The Penobscot Bay Regional History Conference, held on Friday, Oct. 10 in Searsport, offered something for everyone who attended. Confer-ence organizer John Arrison, the Museum’s librarian and archivist, brought together professional historians, historical society and museum personnel and volunteer researchers and genealogists in a mix of subjects that gave conference attendees a sense of life in the Penobscot Bay area from its earliest days of habitation to the present.

The Congregational Church Vestry, on the grounds of the Penobscot Marine Museum, couldn’t have held many more than the approximately 75 conference attendees, which, in itself, spoke to the conference’s increasing popularity.

Historian Nancy P. Alexander gave the day a strong start with her talk, “I’ve Got Family There: The Penobscot Bay as a Community.” Citing letters, bills, and other documents, she spoke easily and warmly, showing how people from isolated, rural communities traveled by water for social as well as business reasons and found friends, business partners and mates in other isolated seacoast communities.

The shape of Penobscot Bay allowed easy travel, as people could see where they were headed, whereas it was harder for people from Damariscotta to know people from Wiscasset. “You could say in Rockland, ‘Over at Greening’s Landing’ [now Stonington]” she said, “and someone would say, ‘Oh, I’ve got family there.’ ”

Alexander discussed the history of the region, starting before 1763, when the French lost power over the area to the English. From 1763 to 1810, she said, “a particularly homogeneous group” of native-born Americans settled the area, established communities and intermarried. “From 1810 to 1850, the towns took off,” she said. “Everybody was a farmer, a fisherman, or a seafarer, with logging in winter. By 1850, however, an enormous diversity in jobs began to develop.”

Don Garrold, a surveyor who volunteers at the Penobscot Marine Museum, explained the database he has set up, a historic geographic information system (GIS), for the historic properties of Searsport. He used as an example the mansard-roofed Carriage House B & B, a house once owned by artist Waldo Peirce. The Peirce family owned the property from 1948 to 1970. A printout of the Carriage House property lists owners from 1845 to the present, the years they owned the property, and slides showing photos, surveys, tax maps, revaluation photos, and inventories for the property. But nothing won the hearts of area museum and historical society personnel more than when Garrold said he’d be willing to help anyone interested in learning how to use the software, which costs about $300 or $400. He can be found at the Museum’s library on Thursday afternoons.
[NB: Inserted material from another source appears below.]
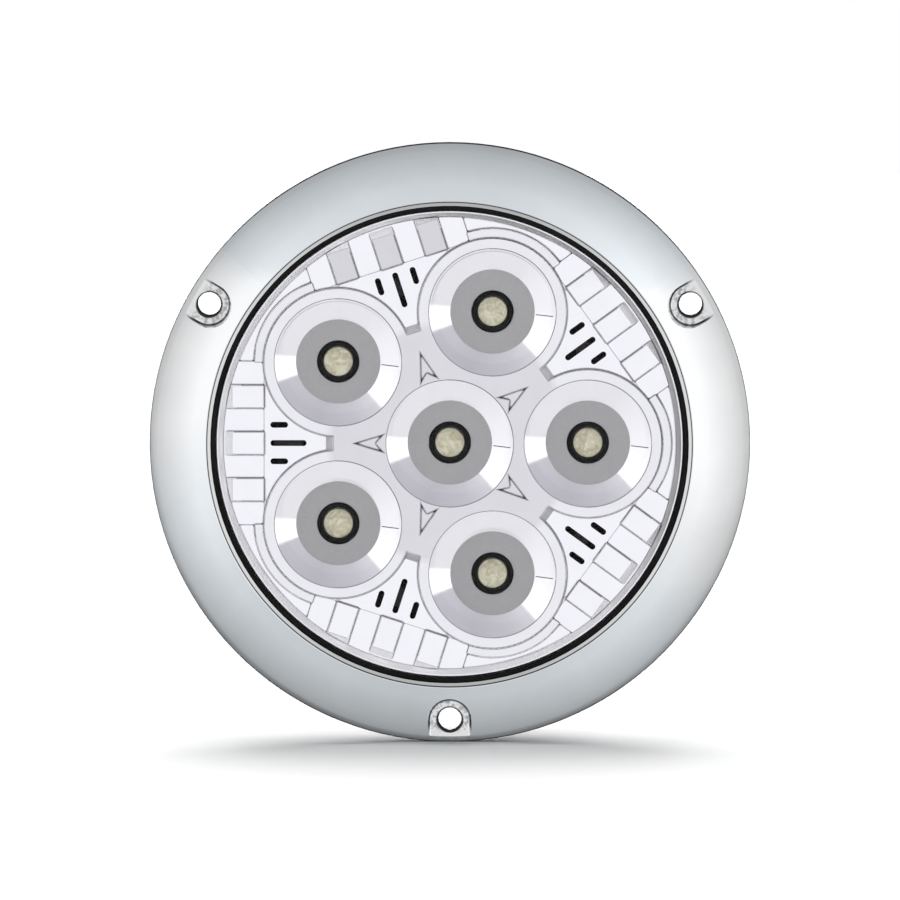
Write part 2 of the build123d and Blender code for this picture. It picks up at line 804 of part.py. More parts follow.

The real crowd-pleaser was Eagle Island lobsterman, caretaker, weekend mail-carrier, local historian and genealogist Robert Quinn, who spoke on “Eagle and Butter Islands: Their History and Tradition.” No one could have competed with his laid-back, lackadaisical charm as he told island stories, spicing them with off-the-cuff remarks. He began his talk by saying that carbon-dated rocks on Eagle go back 400 million years. Those on the other nearby islands date to only a couple million years. Despite the disparity in age, he said Butter Island was settled before Eagle and added that the name Butter was changed to Dirigo, but it didn’t stick.

After lunch, Mark E. Honey, who has spent 25 years working on Union River history, delivered a paper on his research of Whitcomb, Haynes and Whitney, “Ellsworth’s Last Great Maritime Company,” aided by his research assistant, College of the Atlantic student Edward Stern.

The Ellsworth firm built 170 vessels, mostly for the lumber trade, and Honey feels the company’s papers he worked on in the Maine Maritime Academy’s collection and one found at Ellsworth Falls in 2002, document “the twilight years of lumbering and the coasting trade in Hancock County.”

Stern discussed the coasting trade and said Ellsworth coastwise vessels went as far as the West Indies, but after 1900, when a lot of store merchandise came by steam or rail, became limited to the coastal U.S. and the Canadian maritime provinces.

Jon Johansen, who publishes Maine Coastal News, has been transcribing maritime articles from a publication called the Maine Mining & Industrial Journal, which ran from 1880 to 1918 and which covered much more than mining, from which he gleaned his conference subject: “A History of the Penobscot River in the 1880s.” His talked was filled with details, such as the existence of a sardine factory in Camden. “How would that go over today?” got a laugh. Camden was also the home of the largest anchor factory in the state.

By 1880, Johansen said, six to seven hundred million board feet of lumber were shipped down the Penobscot. Maine located its prisons so prisoners could mine lime for the state.

“A man could make $5 a day cutting out ship’s knees,” Johansen said, citing more facts. “All mattresses used in on the steamer STATE OF MAINE were made in Winterport.”

Johansen said he’d brought his computer with him and would be willing to search subjects of interest to conference attendees.

The final speakers for the day were John Doak and Duke Tomlin, who spoke on “Tugboating on the Penobscot River and Bay: Past and Present.”